For an $m\times n$-matrix $A$ let $l_A : \mathbb R^n \to \mathbb R^m$ be the linear map given by $l_A(x) = A \cdot x$. You know that $rk(A) = \dim(im(A)) = \dim (im(l_A))$.

Given a linear map $f : V \to W$ and bases $v =\{v_1,\dots,v_n\}$ of $V$ and $w =\{w_1,\dots,w_m\}$ of $W$, you can form the transformation matrix $A$ of $f$ with respect to $v, w$. Let $\phi_v : V \to \mathbb R^n$ be the linear isomorphism determined by $\phi_v(v_j) = e_j$, where the $e_j$ are the standard basis vectors of $\mathbb R^n$, simalarly $\phi_w : W \to \mathbb R^m$. Then by definition of $A$ we get $\phi_w \circ f \circ (\phi_v)^{-1} = l_A$. This immediately implies $\dim(im(f)) = \dim(im(l_A)) = rk(A)$ because the dimension of linear subspaces is preserved under linear isomorphisms.

Edited on request:

You know that the matrix $A$ is constructed as follows. Since $w$ is a basis of $W$, for each $v_j \in v$ there exists a unique represention $$f(v_j) = \sum_{i=1}^m a_{ij}w_i $$ with $a_{ij} \in \mathbb R$. Then we have $A = (a_{ij})$. What is the purpose of this matrix? Using the above isomorphisms $\phi_v, \phi_w$, we get $$(*) \quad A \cdot \phi_v(x) = l_A(\phi_v(x)) = \phi_w(f(x)) ,$$ i.e. we can reduce $f$ to matrix multiplication.
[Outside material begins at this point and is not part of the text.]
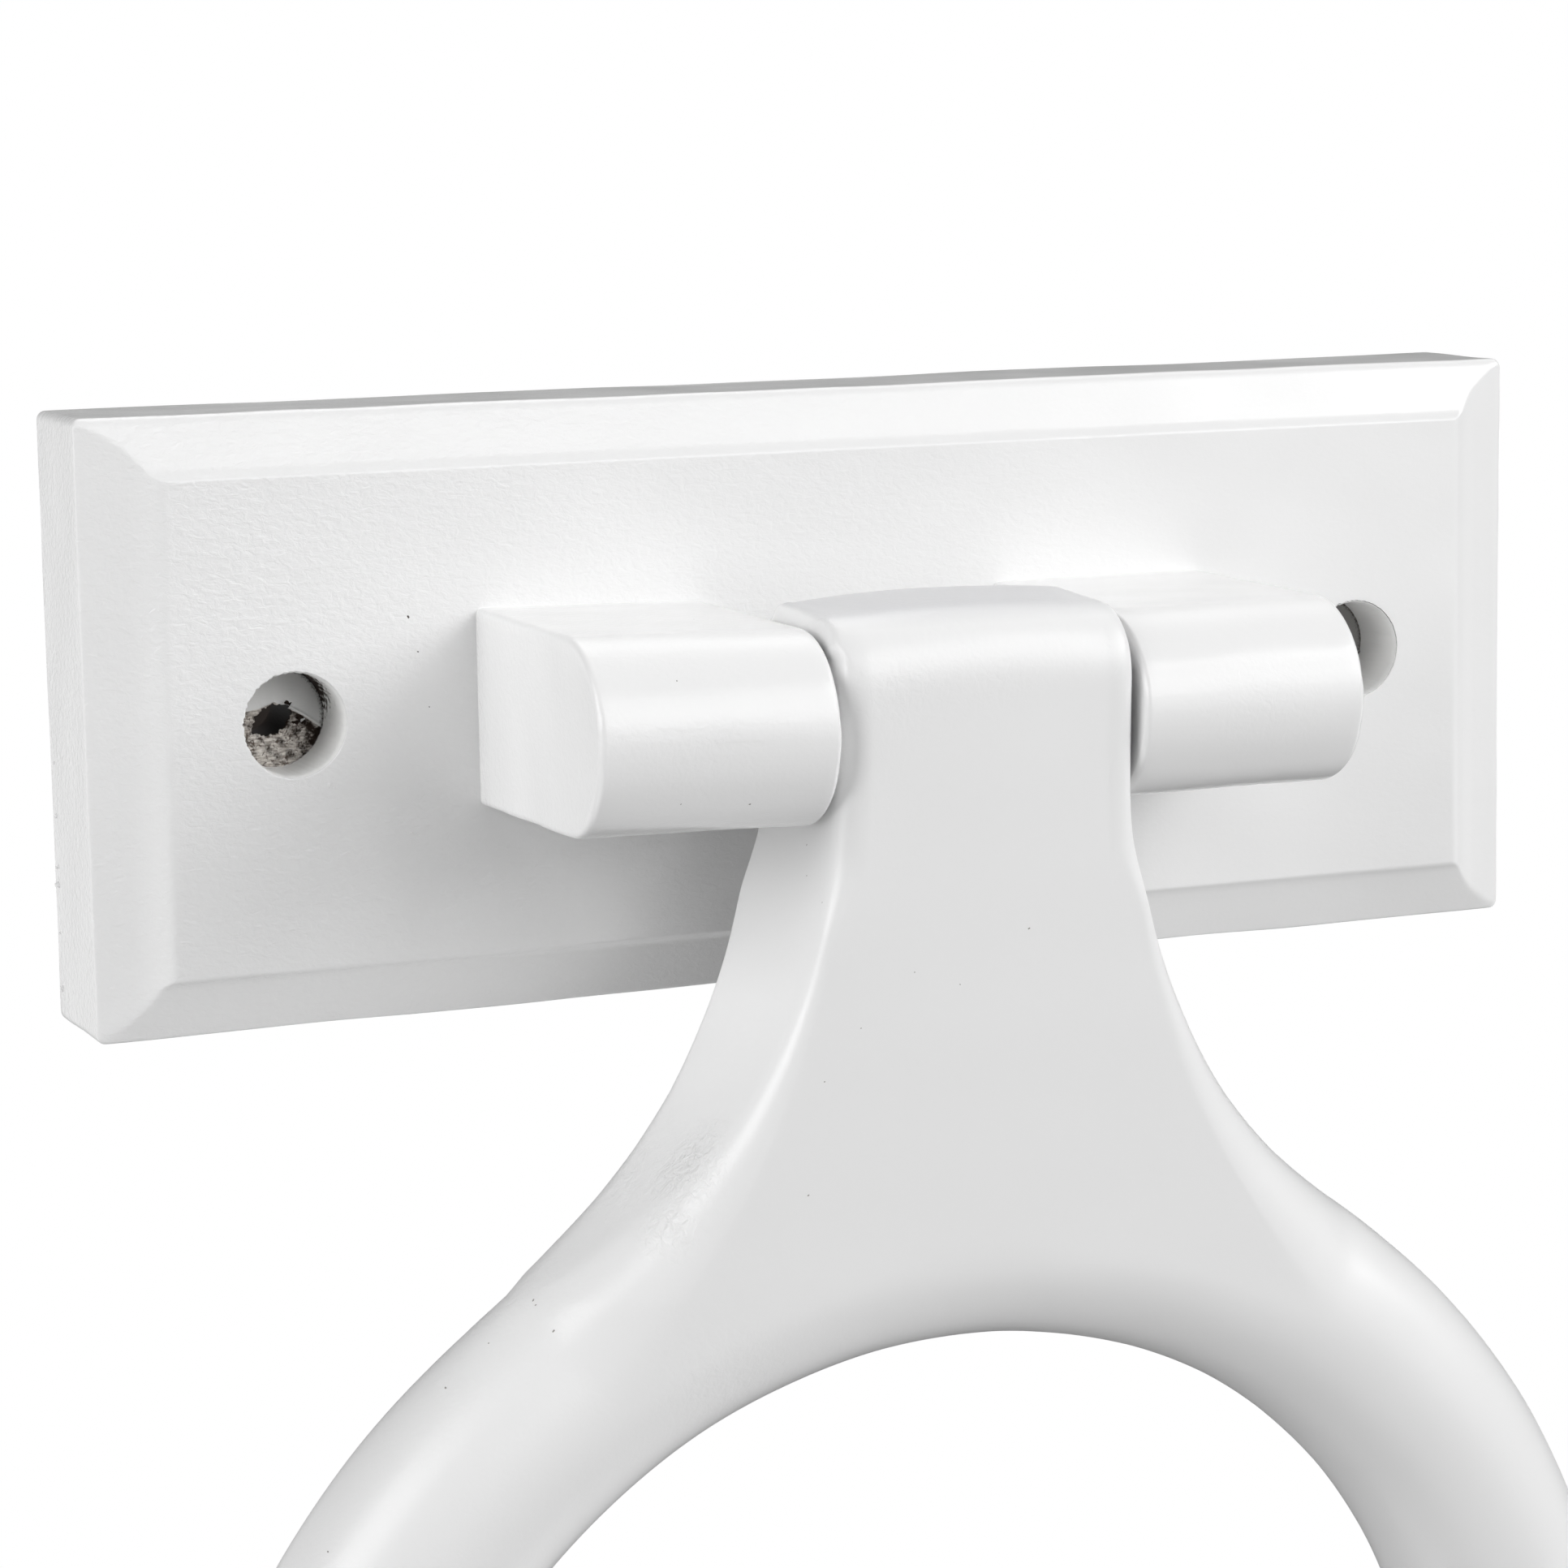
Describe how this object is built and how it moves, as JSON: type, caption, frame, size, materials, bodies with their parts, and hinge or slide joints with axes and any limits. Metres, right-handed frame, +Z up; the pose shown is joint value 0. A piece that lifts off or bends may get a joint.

To verify $(*)$ it suffices to consider $x = v_j$. We get $$A \cdot \phi_v(v_j) = A \cdot e_j = (a_{1j},\dots,a_{mj})^{T} = \sum_{i=1}^m a_{ij}e_i$$ and $$\phi_w(f(v_j)) = \phi_w(\sum_{i=1}^m a_{ij}w_i) = \sum_{i=1}^m a_{ij}\phi_w(w_i) = \sum_{i=1}^m a_{ij}e_i .$$ Here it is essential that $\phi_v(v_j) = e_j$ and $\phi_w(w_i) = e_i$.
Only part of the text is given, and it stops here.